Ladies and gentlemen, in conclusion, I'd like to summarize some of the key points I have made today.

The narrowing gap between the supply and demand for oil has been steadily leading commodity prices higher. While the sustainability of this remains unknown we are turning increasingly positive on the overall outlook for our global business. It is of course too early to say what the specific impact of this will be on overall 2018 E&P spend as our customers are still in their planning process, but we do expect activity tailwinds in a number of regions around the world in 2018.

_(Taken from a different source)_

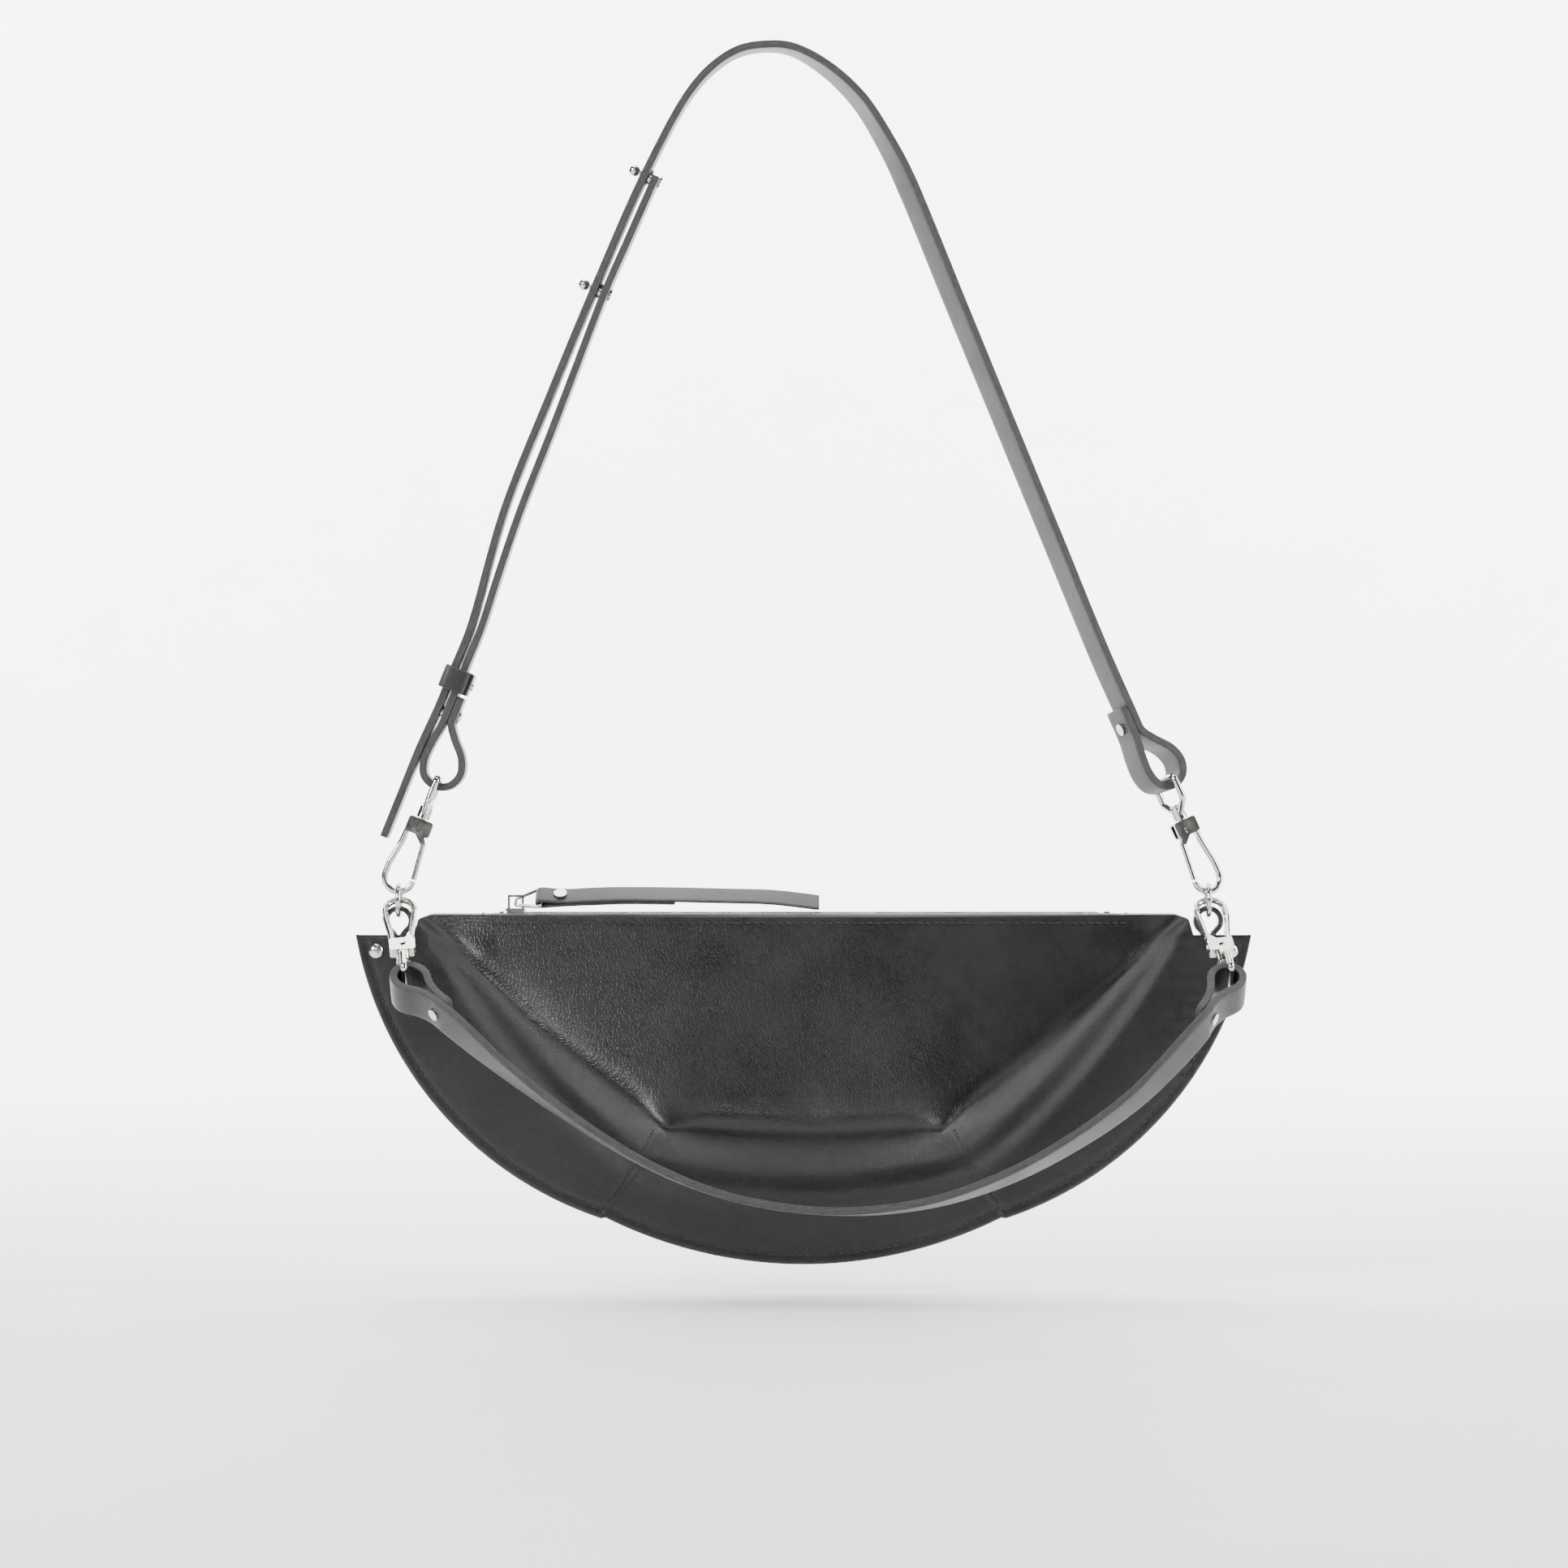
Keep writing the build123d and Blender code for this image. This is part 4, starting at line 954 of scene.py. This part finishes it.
def adjuster_strap(run):
    """Strap beside the left leg, held by two studs, that ends in the left loop."""
    samples, _ = smooth_path(run, 1.0)
    along = np.gradient(samples, axis=0)
    along /= np.linalg.norm(along, axis=1)[:, None]

    def beside(height, offset):
        index = int(np.argmin(np.abs(samples[:, 2] - height)))
        inward = -np.cross(along[index], [0, 1, 0])
        if inward[0] < 0:
            inward = -inward
        return samples[index] + inward * offset

    stud_layer = STRAP_THICKNESS + 1.2 + 0.4
    drop = ring_z / MM
    points = [beside(0.1173 * drop, stud_layer)]
    for share, bow in ((0.1473, 0), (0.2128, 0.1), (0.2810, 0), (0.3683, 1.0), (0.4502, 1.8),
                       (0.5402, 1.8), (0.6221, 0.4)):
        points.append(beside(share * drop, stud_layer + bow))
    points += [left_place(FAR_LAYER, 62), left_place(FAR_LAYER, 46)]
    points += [left_place(*spot) for spot in reversed(LOOP_ROUTE)]
    band("adjuster", points, [(0, 1, 0)] * len(points), "strap", "strap_leather",
         ["adjuster_strap"])


adjuster_strap(left_run)


def rounded_box(name, size, centre, axes, bevel, material):
    """Bevelled block with its own directions; size and centre in mm."""
    bm = bmesh.new()
    bmesh.ops.create_cube(bm, size=1.0)
    bmesh.ops.scale(bm, vec=Vector(size), verts=bm.verts)
    bmesh.ops.bevel(bm, geom=list(bm.edges), offset=bevel, segments=3, profile=0.5,
                    affect="EDGES")
    frame3 = Matrix([list(axis) for axis in axes]).transposed()
    for vertex in bm.verts:
        vertex.co = (frame3 @ vertex.co + Vector(centre)) * MM
    mesh = bpy.data.meshes.new(name)
    bm.to_mesh(mesh)
    bm.free()
    made = bpy.data.objects.new(name, mesh)
    bpy.context.scene.collection.objects.link(made)
    mesh.materials.append(material)
    mesh.polygons.foreach_set("use_smooth", [True] * len(mesh.polygons))
    return made


def strap_keeper():
    """Leather loop, lapped on its inner side, that holds the tail against the left leg."""
    wall, room, height = 1.6, 0.4, 10.0
    stack_low = FAR_LAYER - LAYER - 0.9 - STRAP_THICKNESS / 2
    stack_high = FAR_LAYER + STRAP_THICKNESS / 2
    middle = left_place((stack_low + stack_high) / 2, LAP_END + 1.2 + height / 2)
    half_a = (stack_high - stack_low) / 2 + room + wall / 2
    half_b = STRAP_WIDTH / 2 + room + wall / 2
    corner = 1.6
    side_dir = np.cross(left_up, left_across)
    ring = []
    for quarter, (sign_a, sign_b) in enumerate(((1, 1), (-1, 1), (-1, -1), (1, -1))):
        for angle in (10, 45, 80):
            turn = math.radians(angle + 90 * quarter)
            ring.append(middle
                        + left_across * (sign_a * (half_a - corner) + corner * math.cos(turn))
                        + side_dir * (sign_b * (half_b - corner) + corner * math.sin(turn)))
    ring.append(ring[0])
    band("keeper_loop", ring, [left_up] * len(ring), "keeper", "strap_leather", ["keeper"],
         width=height, thickness=wall, spacing=0.8, closed=True)
    lap = rounded_box("keeper_lap", (wall - 0.1, 2 * half_b - 3.0, height - 0.3),
                      middle + left_across * (half_a + wall), (left_across, side_dir, left_up),
                      0.4, STRAP_LEATHER)
    place(lap, "keeper", "strap_leather")


strap_keeper()

HANDLE_RADIUS = 6.6
HALF_LAYER = LAYER / 2
HANDLE_LAP = 24.0
HANDLE_DIAGONAL = HANDLE_RADIUS * math.sqrt(0.5)
HANDLE_ROUTE = [
    (HALF_LAYER, HANDLE_LAP), (HALF_LAYER, 16.5), (3.2, 9.5), (6.2, 3.4), (HANDLE_RADIUS, 0),
    (HANDLE_DIAGONAL, -HANDLE_DIAGONAL), (0, -HANDLE_RADIUS),
    (-HANDLE_DIAGONAL, -HANDLE_DIAGONAL), (-HANDLE_RADIUS, 0), (-6.2, 3.4), (-3.2, 9.5),
    (-HALF_LAYER, 16.5), (-HALF_LAYER, HANDLE_LAP),
]


def handle_strap():
    """Short strap that hangs in front of the bag between the two lower hooks."""
    loops = {}
    for side, pull in (("left", 52), ("right", 54)):
        bar, across, wide, shank = hook_frame(f"lower_{side}")
        pull = math.radians(pull)
        along = across * math.cos(pull) + shank * math.sin(pull)
        upward = across * math.sin(pull) - shank * math.cos(pull)
        drop = HANDLE_RADIUS - STRAP_THICKNESS / 2 - 0.3 - EYE_WIRE / 2
        centre = bar + along * drop
        loops[side] = [centre + upward * a + along * u for a, u in HANDLE_ROUTE]
        if side == "left":
            handle_width = wide
    front = DEPTH + 6.5
    drape = [(-0.742, 0.515, 30), (-0.582, 0.676, 16), (-0.381, 0.844, 9), (-0.181, 0.951, 6),
             (0.06, 1.0, 6), (0.281, 0.978, 12), (0.461, 0.905, 20), (0.622, 0.797, 28),
             (0.80, 0.63, 38)]
    middle = [np.array([bag_x / MM + ring_half_span / MM * x, -front,
                        ring_z / MM - HANDLE_SAG * z]) for x, z, _ in drape]
    widths = [np.array([0, -math.cos(math.radians(t)), math.sin(math.radians(t))])
              for _, _, t in drape]
    points = loops["left"] + middle + list(reversed(loops["right"]))
    ends = [handle_width] * len(HANDLE_ROUTE)
    band("handle", points, ends + widths + ends, "handle", "strap_leather", ["handle_strap"])


handle_strap()


# ---- Leather tongues that carry the rings ----------------------------------------------
def ring_tab(side, ring):
    centre = np.array(ring) / MM - [0, 0, 8.8]
    radius = 5.35
    points = [centre + [-1.1, 0, -9.5], centre + [-1.5, 0, -6.6]]
    for angle in range(-145, 146, 29):
        turn = math.radians(angle)
        points.append(centre + [radius * math.sin(turn), 0, radius * math.cos(turn)])
    points += [centre + [1.5, 0, -6.6], centre + [1.1, 0, -9.5]]
    band(f"ring_tongue_{side}", points, [(0, 1, 0)] * len(points), "bag", "bag_leather",
         [f"ring_tab_{side}"], width=6.0, thickness=2.1, corner=0.5, spacing=0.6,
         materials=[TAB_LEATHER, TAB_LEATHER])


ring_tab("left", ring_left)
ring_tab("right", ring_right)


# ---- Zip ---------------------------------------------------------------------------------
def zip_tape(side, sign):
    """Woven tape with a corded edge under the teeth."""
    low, high = (np.array(corner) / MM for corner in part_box(f"zip_tape_{side}"))
    columns = 180
    profile = [(5.0, -2.0), (3.4, -2.05), (2.4, -2.0), (2.15, -1.5), (2.1, -0.9), (1.8, -0.55),
               (1.45, -0.9), (1.4, -1.6), (1.45, -2.5), (3.0, -2.6), (5.0, -2.55)]
    vertices, faces = [], []
    for x in np.linspace(low[0], high[0], columns):
        for y, z in profile:
                vertices.append((x * MM, sign * y * MM,
                             top_z + (z + 0.04 * math.sin(x * 2.1)) * MM))
    count = len(profile)
    for column in range(columns - 1):
        for k in range(count):
            a, b = column * count + k, column * count + (k + 1) % count
            faces.append((a, b, b + count, a + count))
    faces.append(tuple(range(count)))
    faces.append(tuple(range((columns - 1) * count, columns * count))[::-1])
    made = mesh_object(f"zip_tape_woven_{side}", vertices, faces, [TAPE])
    bm = bmesh.new()
    bm.from_mesh(made.data)
    bmesh.ops.recalc_face_normals(bm, faces=bm.faces)
    bm.to_mesh(made.data)
    bm.free()
    place(made, "bag", "zip_tape", f"zip_tape_{side}")


def zip_teeth(side, sign):
    """Separate metal teeth, each clamped on its tape's cord, half a pitch from the other row."""
    low, high = (np.array(corner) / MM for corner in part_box(f"zip_teeth_{side}"))
    phase = 0 if side == "front" else TEETH_PITCH / 2
    count = int((high[0] - low[0]) / TEETH_PITCH)
    made = bmesh.new()
    tooth = bmesh.new()
    # Jaws round the cord, then a neck and a rounded head that meets the other row
    outline = [(2.35, 0.62), (1.2, 0.62), (0.5, 0.42), (-0.25, 0.52), (-0.8, 0.40),
               (-0.8, -0.40), (-0.25, -0.52), (0.5, -0.42), (1.2, -0.62), (2.35, -0.62)]
    base = (low[2] + high[2]) / 2 - top_z / MM
    half = (high[2] - low[2]) / 2 - 0.05
    ring = [tooth.verts.new((x, sign * y, -half)) for y, x in outline]
    bottom = tooth.faces.new(ring)
    grown = bmesh.ops.extrude_face_region(tooth, geom=[bottom])
    bmesh.ops.translate(tooth, vec=(0, 0, 2 * half),
                        verts=[v for v in grown["geom"] if isinstance(v, bmesh.types.BMVert)])
    bmesh.ops.recalc_face_normals(tooth, faces=tooth.faces)
    bmesh.ops.bevel(tooth, geom=list(tooth.edges), offset=0.16, segments=2, profile=0.6,
                    affect="EDGES")
    template = bpy.data.meshes.new("tooth")
    tooth.to_mesh(template)
    tooth.free()
    for number in range(count):
        x = low[0] + phase + 0.5 + TEETH_PITCH * number
        if x > high[0] - 0.4:
            continue
        before = len(made.verts)
        made.from_mesh(template)
        made.verts.ensure_lookup_table()
        for vertex in made.verts[before:]:
            co = vertex.co
            vertex.co = Vector(((x + co.x) * MM, co.y * MM, top_z + (base + co.z) * MM))
    mesh = bpy.data.meshes.new(f"teeth_{side}")
    made.to_mesh(mesh)
    made.free()
    bpy.data.meshes.remove(template)
    row = bpy.data.objects.new(f"teeth_{side}", mesh)
    bpy.context.scene.collection.objects.link(row)
    mesh.materials.append(TEETH_METAL)
    mesh.polygons.foreach_set("use_smooth", [True] * len(mesh.polygons))
    row.data.update()
    place(row, "bag", "zip_metal", f"zip_teeth_{side}")


for side_name, sign in (("front", -1), ("back", 1)):
    zip_tape(side_name, sign)
    zip_teeth(side_name, sign)


def pull_strip():
    """Long folded leather pull: a face layer and a shorter one under it."""
    tilt = math.radians(34)
    axis = np.array(joints["pull_lift"]["pos_m"], float) / MM
    rise = math.radians(12)
    reach = 11.0
    fold = axis + np.array([reach * math.cos(rise), 0, 0]) + reach * math.sin(rise) * np.array(
        [0, -math.sin(tilt), math.cos(tilt)])
    layers = np.array([0, -math.sin(tilt), math.cos(tilt)])
    wide = np.array([0, math.cos(tilt), math.sin(tilt)])
    half = 0.6
    profile = [(120, -2.6), (100, 0.2), (78, 1.0), (56, 1.6), (34, 1.8), (20, 1.3), (12, 0.75),
               (6, 1.05), (2, 1.55), (0, 1.6), (-1.15, 1.15), (-1.6, 0), (-1.15, -1.15),
               (0, -1.6), (2, -1.5), (6, -1.1), (12, -0.65), (24, -0.1), (34, 0.35),
               (46, 0.4), (58, 0.15)]
    points = [fold + np.array([x, 0, 0]) + layers * y for x, y in profile]
    band("zip_pull_leather", points, [wide] * len(points), "zip_pull", "strap_leather",
         ["pull_strip"], width=10.0, thickness=2 * half, corner=0.35, spacing=1.0)
    strip = bpy.data.objects["zip_pull_leather"]
    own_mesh(strip)


pull_strip()


# ---- Metal and other pieces that keep their CAD shape --------------------------------------
SOFT_NODES = ("front_panel", "back_panel", "main_strap", "adjuster_strap", "keeper",
              "handle_strap", "ring_tab_left", "ring_tab_right", "zip_tape_front",
              "zip_tape_back", "zip_teeth_front", "zip_teeth_back", "pull_strip")
for name, thing in frame["nodes"].items():
    if name in SOFT_NODES:
        continue
    thing.data.materials.clear()
    if name == "zip_stops":
        thing.data.materials.append(TEETH_METAL)
    elif name.startswith("gate_spring"):
        thing.data.materials.append(SPRING_STEEL)
    else:
        thing.data.materials.append(NICKEL)


# ---- Floor, light and camera ---------------------------------------------------------------
def area_light(name, place_at, aim, size, power, height=None):
    light = bpy.data.lights.new(name, "AREA")
    light.energy = power
    light.shape = "RECTANGLE"
    light.size = size
    light.size_y = height or size
    lamp = bpy.data.objects.new(name, light)
    bpy.context.scene.collection.objects.link(lamp)
    lamp.location = place_at
    lamp.rotation_euler = (Vector(aim) - Vector(place_at)).to_track_quat("-Z", "Y").to_euler()
    return lamp


def studio():
    """Pale paper sweep under and behind the bag, with soft light from above and both sides."""
    floor_z = -0.5355
    profile = [(-3.0, 0.0)] + [(2.2 + 0.8 * math.sin(math.radians(t)),
                                0.8 - 0.8 * math.cos(math.radians(t)))
                               for t in range(0, 91, 9)] + [(3.0, 4.0)]
    vertices, faces = [], []
    for x in (-5.0, 5.0):
        vertices += [(x, y, floor_z + z) for y, z in profile]
    count = len(profile)
    for k in range(count - 1):
        faces.append((k, k + 1, k + 1 + count, k + count))
    faces = [face[::-1] for face in faces]
    sweep = mesh_object("paper_sweep", vertices, faces, [PAPER])
    world = bpy.context.scene.world or bpy.data.worlds.new("studio")
    bpy.context.scene.world = world
    world.use_nodes = True
    background = world.node_tree.nodes["Background"]
    background.inputs["Color"].default_value = (1, 1, 1, 1)
    background.inputs["Strength"].default_value = 0.10
    middle = (bag_x, 0, -0.38)
    area_light("overhead", (-0.1, -0.1, 1.2), middle, 0.9, 10)
    area_light("key", (-1.6, -1.5, 0.7), middle, 0.8, 80, 1.0)
    area_light("front_card", (-0.3, -2.6, 0.9), middle, 0.9, 14, 0.7)
    area_light("right_strip", (1.5, -0.35, 0.15), middle, 0.25, 36, 1.2)
    for side in (-1, 1):
        area_light(f"wall_wash_{side + 1}", (side * 1.6, 1.3, 0.9), (side * 0.3, 3.0, 0.3), 1.2, 220)
    area_light("floor_wash", (0.0, 0.9, 1.4), (0, 1.3, -0.5), 1.6, 60)


studio()
camera_data = bpy.data.cameras.new("photo_camera")
camera = bpy.data.objects.new("photo_camera", camera_data)
bpy.context.scene.collection.objects.link(camera)
CAMERA_DISTANCE = 2.0
FRAME_WIDTH = 0.6762
camera_data.sensor_width = 36.0
camera_data.lens = 36.0 * CAMERA_DISTANCE / FRAME_WIDTH
camera.location = (0.00735, -CAMERA_DISTANCE, -0.3164)
camera.rotation_euler = (math.pi / 2, 0, 0)
bpy.context.scene.camera = camera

Throughout the downturn we have continued to invest in our business. Our long history of building market technology leaders has continued, and we possess the strongest platform of individual oilfield technologies that, coupled with software domain expertise in each and the ability to leverage the value of the data, will provide a foundation for new offerings to leverage the market recovery.

My examples today have also illustrated how our multiyear transformation program continues to contribute to performance, not only in cost savings as we change the way we work, but also in promoting new technology development to meet changing market needs. As the market turns to recovery, multiplication effects will accelerate performance and enable us to reach our goal of more than 65% in incremental margin once higher oil prices prove sustainable.

We are confident that our substantial financial strength, extensive geographical footprint and wide technology portfolio continue to position us as the leader in the oilfield services market, and make us one of the best investment opportunities as the market moves to recovery.

Thank you. I'm sure we have time for a few questions.